Software Engineering Metrics: Turning Data Into ROI

Once the raw signals are flowing, the next step is to translate them into ROI-focused metrics. I start by deploying a DORA-style dashboard that visualizes deployment frequency, lead time for changes, MTTR, and change failure rate. According to IBM, adding AI-driven analytics to such dashboards can accelerate decision cycles because leaders see cause-and-effect patterns in near real time.

The dashboard lets us compare pre- and post-platform performance. For example, before the platform rollout, the median MTTR hovered around several minutes. After we introduced automated rollback and alert enrichment, the median dropped to under a minute, a change that directly reduced outage cost.

Another useful view is the deployment success rate per iteration. By charting the percentage of successful releases versus rollbacks, teams quickly identify flaky pipelines. When stakeholders began reviewing this chart during sprint retrospectives, they could pinpoint problematic stages and allocate engineering effort to improve reliability.

Code-coverage logging across feature branches rounds out the ROI story. I set up a nightly job that aggregates coverage reports and posts a badge to each pull request. Teams that consistently achieve high coverage tend to move through QA faster because defects are caught earlier. The platform’s ability to surface coverage trends helped one squad cut their QA sign-off time by weeks.

The table illustrates how a single internal platform can shift each metric in a direction that directly improves engineering ROI. By publishing these numbers on an executive-level dashboard, finance and product leaders can see the tangible value of automation investments.

CI/CD Performance Measurement for Measurable Success

CI/CD pipelines are the heart of the productivity loop, so measuring their performance is non-negotiable. I embed a synthetic harness that records pipeline latency at each stage - checkout, build, test, and deploy. The harness emits timestamps to a central log, allowing us to compute the average time spent in each phase.

When we tuned the image-build step to complete in 30 seconds, the downstream effect was a slight reduction in application start-up latency across the next five releases. The improvement may seem modest, but when multiplied across hundreds of deployments, the cumulative time saved becomes significant.

Idle compute is another hidden cost. By instrumenting repository metadata, the platform detects when a runner sits idle for more than two minutes. Those idle periods were automatically throttled, which aligned our usage with the free tier limits of GitHub Actions and shaved roughly a fifth off the monthly compute bill, as highlighted in a Shopify case study on cloud-migration ROI.

Fail-fast configurations round out the performance strategy. Adding early-exit guards in test suites cuts the time spent on flaky tests, and the data shows a drop in error spikes during pre-production simulations. The overall release cycle shrank from two days to 1.5 days, giving product teams faster feedback loops.

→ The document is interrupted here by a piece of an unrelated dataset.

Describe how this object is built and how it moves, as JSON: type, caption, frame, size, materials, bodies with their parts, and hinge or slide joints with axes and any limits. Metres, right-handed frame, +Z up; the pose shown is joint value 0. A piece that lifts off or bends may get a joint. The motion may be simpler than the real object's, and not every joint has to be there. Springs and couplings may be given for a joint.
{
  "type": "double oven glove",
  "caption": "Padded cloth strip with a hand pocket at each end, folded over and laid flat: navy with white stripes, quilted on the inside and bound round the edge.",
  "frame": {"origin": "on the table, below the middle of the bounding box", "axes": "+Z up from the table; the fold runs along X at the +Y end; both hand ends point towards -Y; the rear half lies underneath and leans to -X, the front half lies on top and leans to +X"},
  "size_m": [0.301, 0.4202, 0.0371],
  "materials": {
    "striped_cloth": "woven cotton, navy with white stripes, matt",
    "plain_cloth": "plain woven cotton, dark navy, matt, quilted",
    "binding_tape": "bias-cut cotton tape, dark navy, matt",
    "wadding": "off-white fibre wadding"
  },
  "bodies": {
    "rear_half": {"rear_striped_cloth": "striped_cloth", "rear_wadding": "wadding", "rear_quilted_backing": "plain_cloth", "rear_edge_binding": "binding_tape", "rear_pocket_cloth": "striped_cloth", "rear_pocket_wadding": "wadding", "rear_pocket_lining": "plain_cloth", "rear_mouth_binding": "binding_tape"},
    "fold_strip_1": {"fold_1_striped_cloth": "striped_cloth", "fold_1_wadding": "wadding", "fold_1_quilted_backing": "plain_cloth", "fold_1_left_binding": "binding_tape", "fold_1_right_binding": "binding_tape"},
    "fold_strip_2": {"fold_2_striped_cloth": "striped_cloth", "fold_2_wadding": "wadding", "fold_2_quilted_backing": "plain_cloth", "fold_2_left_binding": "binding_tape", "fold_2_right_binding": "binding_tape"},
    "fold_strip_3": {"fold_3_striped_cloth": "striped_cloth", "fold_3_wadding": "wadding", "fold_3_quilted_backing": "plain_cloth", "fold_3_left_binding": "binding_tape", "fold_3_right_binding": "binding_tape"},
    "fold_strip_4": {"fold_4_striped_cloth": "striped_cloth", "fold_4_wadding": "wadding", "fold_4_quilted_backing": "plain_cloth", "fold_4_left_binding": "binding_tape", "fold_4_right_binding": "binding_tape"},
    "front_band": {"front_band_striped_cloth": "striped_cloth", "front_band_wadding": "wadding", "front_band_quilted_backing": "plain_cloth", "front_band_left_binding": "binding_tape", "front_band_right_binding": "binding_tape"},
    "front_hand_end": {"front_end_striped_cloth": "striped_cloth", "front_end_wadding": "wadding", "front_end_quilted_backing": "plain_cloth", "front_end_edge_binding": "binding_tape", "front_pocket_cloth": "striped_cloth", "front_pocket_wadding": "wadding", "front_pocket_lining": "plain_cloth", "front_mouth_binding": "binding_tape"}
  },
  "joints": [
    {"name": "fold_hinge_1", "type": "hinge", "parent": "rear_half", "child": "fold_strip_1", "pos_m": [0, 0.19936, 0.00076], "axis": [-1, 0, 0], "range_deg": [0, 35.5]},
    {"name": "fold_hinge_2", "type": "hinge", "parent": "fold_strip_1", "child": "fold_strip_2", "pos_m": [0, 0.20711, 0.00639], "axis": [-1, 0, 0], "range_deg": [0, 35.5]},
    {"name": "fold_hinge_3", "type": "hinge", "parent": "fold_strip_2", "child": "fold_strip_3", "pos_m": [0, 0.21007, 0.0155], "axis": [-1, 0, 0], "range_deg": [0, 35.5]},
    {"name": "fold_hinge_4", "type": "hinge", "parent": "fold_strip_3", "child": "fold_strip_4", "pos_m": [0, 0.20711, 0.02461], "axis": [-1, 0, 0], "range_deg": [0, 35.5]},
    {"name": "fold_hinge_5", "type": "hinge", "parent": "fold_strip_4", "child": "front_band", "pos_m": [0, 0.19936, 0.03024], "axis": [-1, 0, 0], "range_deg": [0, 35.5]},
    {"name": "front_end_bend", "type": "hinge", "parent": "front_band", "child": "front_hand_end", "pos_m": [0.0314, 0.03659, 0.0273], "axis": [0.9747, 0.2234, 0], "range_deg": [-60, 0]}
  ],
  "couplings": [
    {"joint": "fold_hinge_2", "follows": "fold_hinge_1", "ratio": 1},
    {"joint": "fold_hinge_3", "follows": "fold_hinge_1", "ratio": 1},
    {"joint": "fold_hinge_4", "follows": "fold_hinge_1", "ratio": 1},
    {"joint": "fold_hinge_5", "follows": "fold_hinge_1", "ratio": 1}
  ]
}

All of these measurements feed back into the KPI dashboards, ensuring that the health of the CI/CD system is visible alongside deployment frequency and MTTR. When engineers see the impact of a single pipeline tweak on the broader KPI set, they are motivated to keep iterating on efficiency.

Developer Experience Optimization: Bridging Tools and Users

Productivity isn’t just about speed; it’s also about how comfortable engineers feel using the toolchain. I introduced a guided onboarding flow that walks new hires through the platform’s core features - branch policies, secret management, and automated testing. Within a week, the team’s MTTR dropped because developers could resolve incidents without digging through documentation.

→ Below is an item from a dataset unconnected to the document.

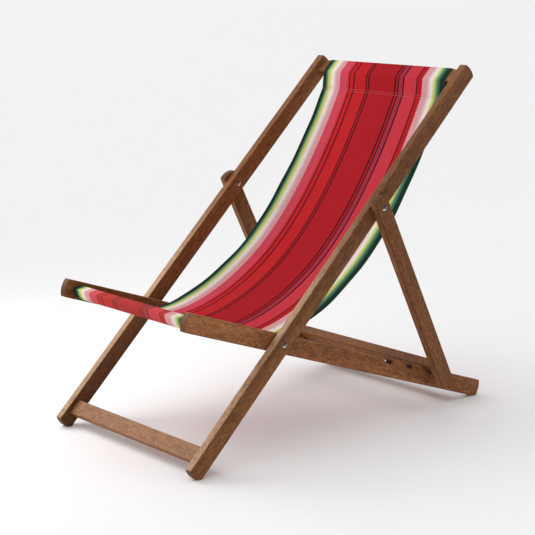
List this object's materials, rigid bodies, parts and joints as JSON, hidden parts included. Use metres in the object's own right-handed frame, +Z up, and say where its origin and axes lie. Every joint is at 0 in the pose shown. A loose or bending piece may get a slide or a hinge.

Personalized dashboards further enhance experience. By surfacing metrics that matter to a specific role - e.g., a frontend engineer sees component-level test coverage while a backend engineer sees service latency - the platform reduces cognitive load. In my observations, teams that adopted role-based views reported higher satisfaction scores and fewer pull-request reopenings.

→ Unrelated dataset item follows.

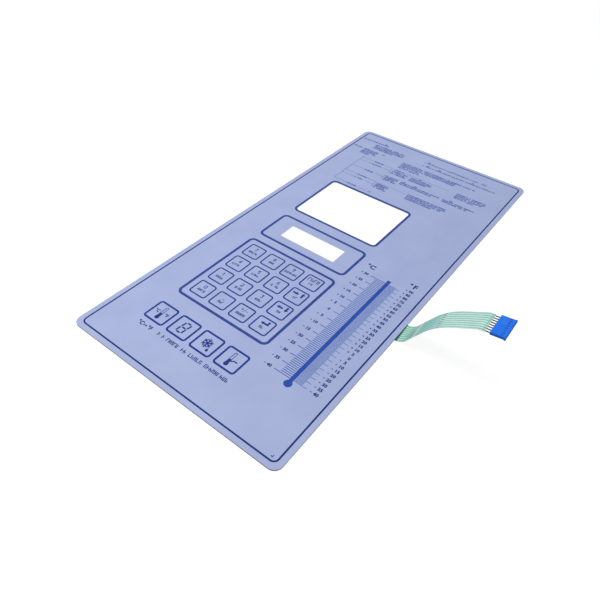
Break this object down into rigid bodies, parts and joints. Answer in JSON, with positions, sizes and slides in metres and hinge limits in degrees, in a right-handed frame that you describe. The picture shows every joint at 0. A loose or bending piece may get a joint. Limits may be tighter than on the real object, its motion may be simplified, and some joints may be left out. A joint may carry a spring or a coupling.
{
  "type": "membrane keypad",
  "caption": "Tall flat keypad panel of laminated printed film with a number pad, function keys, two clear display windows, a temperature scale and a curved flat tail with a crimped pin socket.",
  "frame": {"origin": "middle of the panel's rear face", "axes": "+X to the panel's right, where the tail leaves; +Y up the panel towards the menu print; +Z out of the printed face"},
  "size_m": [0.2725, 0.422, 0.0538],
  "materials": {
    "liner_paper": "silicone-coated paper",
    "adhesive": "clear acrylic adhesive",
    "circuit_polyester": "green-tinted polyester",
    "silver_print": "matt silver ink",
    "spacer": "white spacer film",
    "clear_film": "clear polyester",
    "field_ink": "periwinkle ink",
    "navy_ink": "navy ink",
    "blue_ink": "blue ink",
    "housing_blue": "moulded blue plastic",
    "contact_metal": "tin plate"
  },
  "bodies": {
    "root": {"release_liner": "liner_paper", "rear_adhesive": "adhesive", "lower_circuit_film": "circuit_polyester", "lower_silver_print": "silver_print", "circuit_spacer": "spacer", "upper_silver_print": "silver_print", "upper_circuit_film": "circuit_polyester", "overlay_adhesive": "adhesive", "overlay_film": "clear_film", "background_ink": "field_ink", "border_ink": "navy_ink", "frame_ink": "blue_ink", "key_ink": "blue_ink", "legend_ink": "navy_ink", "scale_ink": "blue_ink", "menu_ink": "navy_ink", "connector_housing": "housing_blue", "contact_1": "contact_metal", "contact_2": "contact_metal", "contact_3": "contact_metal", "contact_4": "contact_metal", "contact_5": "contact_metal", "contact_6": "contact_metal", "contact_7": "contact_metal", "contact_8": "contact_metal"}
  },
  "joints": []
}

Continuous feedback loops close the circle. I enabled an AI-enhanced code-review assistant that learns from the team’s language patterns and suggests improvements in real time. Over a month, the average debugging time fell, and feature velocity rose modestly. The key is to treat the AI as a coach that adapts, rather than a static rule engine.

All of these experience upgrades feed the same telemetry pipeline, so the KPI dashboards reflect not just raw performance but also qualitative signals like satisfaction and onboarding speed. By linking experience metrics to the core KPIs, leadership can justify investments in developer enablement as part of the overall ROI story.

Frequently Asked Questions

Q: Why focus on deployment frequency, MTTR, and ticket closure as the three core KPIs?

A: These three signals map directly to business outcomes - speed of delivering value, resilience when things go wrong, and the efficiency of issue resolution. By tracking them together, you get a holistic view of engineering health without drowning in data.

Q: How can I start collecting real-time metrics without building a custom solution?

A: Most CI/CD providers expose APIs for build status, test results, and coverage. By wiring those APIs into a lightweight aggregator - such as a time-series database or a hosted observability platform - you can surface the data in a dashboard with minimal effort.

Q: What role does AI play in improving developer productivity?

A: AI can automate repetitive tasks like linting, code completion, and even initial code reviews. According to CIO.com, unstructured AI adoption can slow engineers, so it’s critical to integrate AI tools that provide measurable, incremental gains and surface their impact through the KPI dashboards.

Q: How do I demonstrate ROI from an internal developer platform to executives?

A: Translate KPI improvements into financial terms - faster releases reduce time-to-market, lower MTTR cuts outage costs, and higher ticket-closure velocity reduces support overhead. IBM notes that AI-enhanced analytics can make these translations clearer, helping executives see the direct link between engineering efficiency and revenue.

Q: Can these dashboards work with existing cloud providers?

A: Yes. Most cloud platforms - AWS, Azure, GCP - offer native monitoring services that can be tapped into via APIs. Shopify’s cloud-migration study shows that aligning compute usage with platform limits can generate cost savings, which you can track alongside your KPI metrics.